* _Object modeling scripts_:

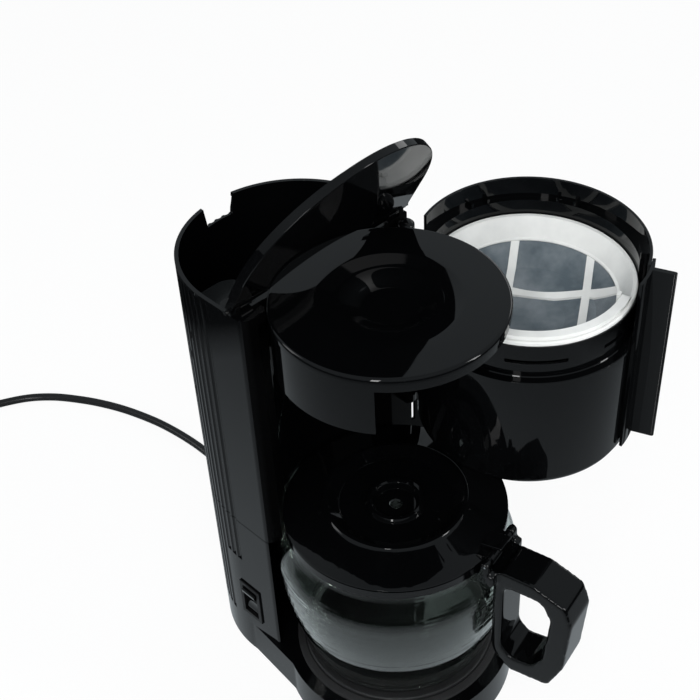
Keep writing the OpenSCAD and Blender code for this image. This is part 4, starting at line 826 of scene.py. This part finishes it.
# %% The rest of the casing
casing = [
    ("base_housing", "base_shell", "housing", gloss_black, 0.45),
    ("head_housing", "head_ring", "housing", gloss_black, 0.35),
    ("filter_holder", "holder", "filter_holder", gloss_black, 0.4),
    ("holder_grip", "grip_plate", "filter_holder", gloss_black, 0.5),
    ("jug_lid", "jug_cover", "jug_lid", gloss_black, 0.4),
    ("lid_lever", "thumb_lever", "jug_lid", gloss_black, 0.4),
    ("jug_band", "neck_band", "jug", gloss_black, 0.3),
    ("hot_plate", "warming_plate", "housing", plate_black, 0.4),
    ("plate_seal", "plate_ring", "housing", dark_rubber, 0.3),
    ("feet", "rubber_feet", "housing", dark_rubber, 0.4),
    ("switch_rocker", "rocker", "rocker", gloss_black, 0.4),
    ("switch_bezel", "rocker_frame", "housing", inner_black, 0.3),
    ("swing_pin", "swing_pin_dark", "housing", gloss_black, 0.4),
    ("filter_frame", "filter_basket", "filter", filter_white, 0.4),
    ("filter_handle", "filter_bail", "filter_handle", filter_white, 0.5),
]


for node, name, body, material, edge in casing:
    piece = rounded(node, name, body, material, edge)
    print(name, len(piece.data.polygons), "faces")

# %% [markdown]
# ## The cheek beside the hinge
#
# A thin plate closes most of the gap between the tower and the swung-out holder.
# It is slotted, so that a line of the white room shows through.

# %% The slotted cheek
CHEEK_LOW, CHEEK_HIGH = (-53.2, 60.0, 123.0), (-51.2, 79.5, 177.0)
SLIT_LOW, SLIT_HIGH = (-60.0, 68.2, 140.5), (-40.0, 71.4, 165.0)
# its finish is painted shade: a black that mirrors next to nothing
cheek = piece_from(box_shape(CHEEK_LOW, CHEEK_HIGH), "hinge_cheek", painted_shade_black)
cut(cheek, box_shape(SLIT_LOW, SLIT_HIGH))
round_edges(cheek, 0.25)
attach(cheek, "housing")
print("cheek:", len(cheek.data.polygons), "faces")

# %% [markdown]
# ## Small solids
#
# Springs, screws, hoses and the parts inside keep their own mesh, and only get a
# finish.

# %% Finishes for the small solids
small = {
    inner_black: ["lid_pins", "base_cover", "switch_body", "spray_arm", "spray_head", "drip_cage",
                  "cord_tie"],
    bare_steel: ["base_screws", "heater_bracket", "hose_clamps", "drip_spring", "handle_screw",
                 "jug_hinge_pin"],
    cast_metal: ["heater"],
    ceramic: ["thermostat", "terminal_block"],
    fuse_sleeve: ["thermal_fuse"],
    cloudy_white: ["tank_strainer", "check_valve", "drip_plunger"],
    hose_pale: ["tank_hose", "inlet_hose", "riser_hose"],
    seal_red: ["drip_seal"],
    cord_black: ["strain_relief", "plug_body"],
    plated_brass: ["plug_pins"],
    jug_clear: ["jug_glass"],
    cloth: ["filter_mesh"],
}
for material, nodes in small.items():
    for node in nodes:
        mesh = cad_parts[node].data
        mesh.materials.clear()
        mesh.materials.append(material)
cord_curve.materials.append(cord_black)
print("small solids:", sum(len(v) for v in small.values()))
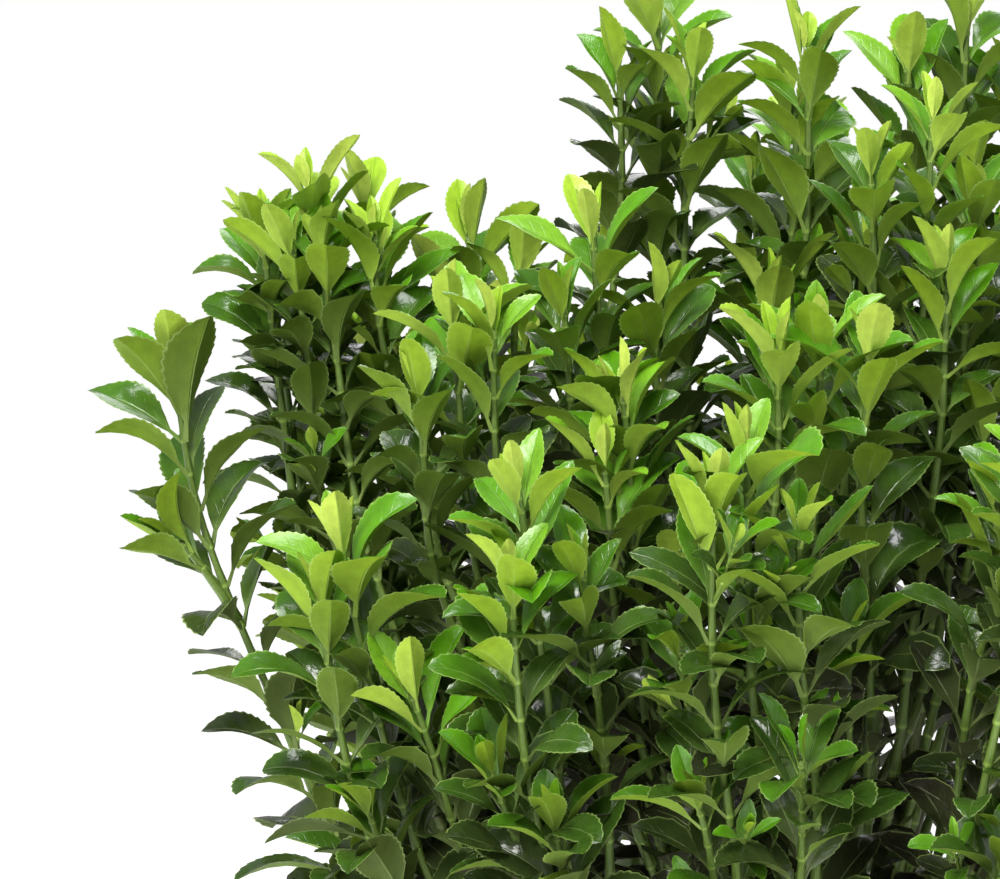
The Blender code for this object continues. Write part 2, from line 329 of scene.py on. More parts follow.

* _To do_: Tally the lines of the listing in which the word "scene" occurs, and state the total alone.

* _Completed task_: 2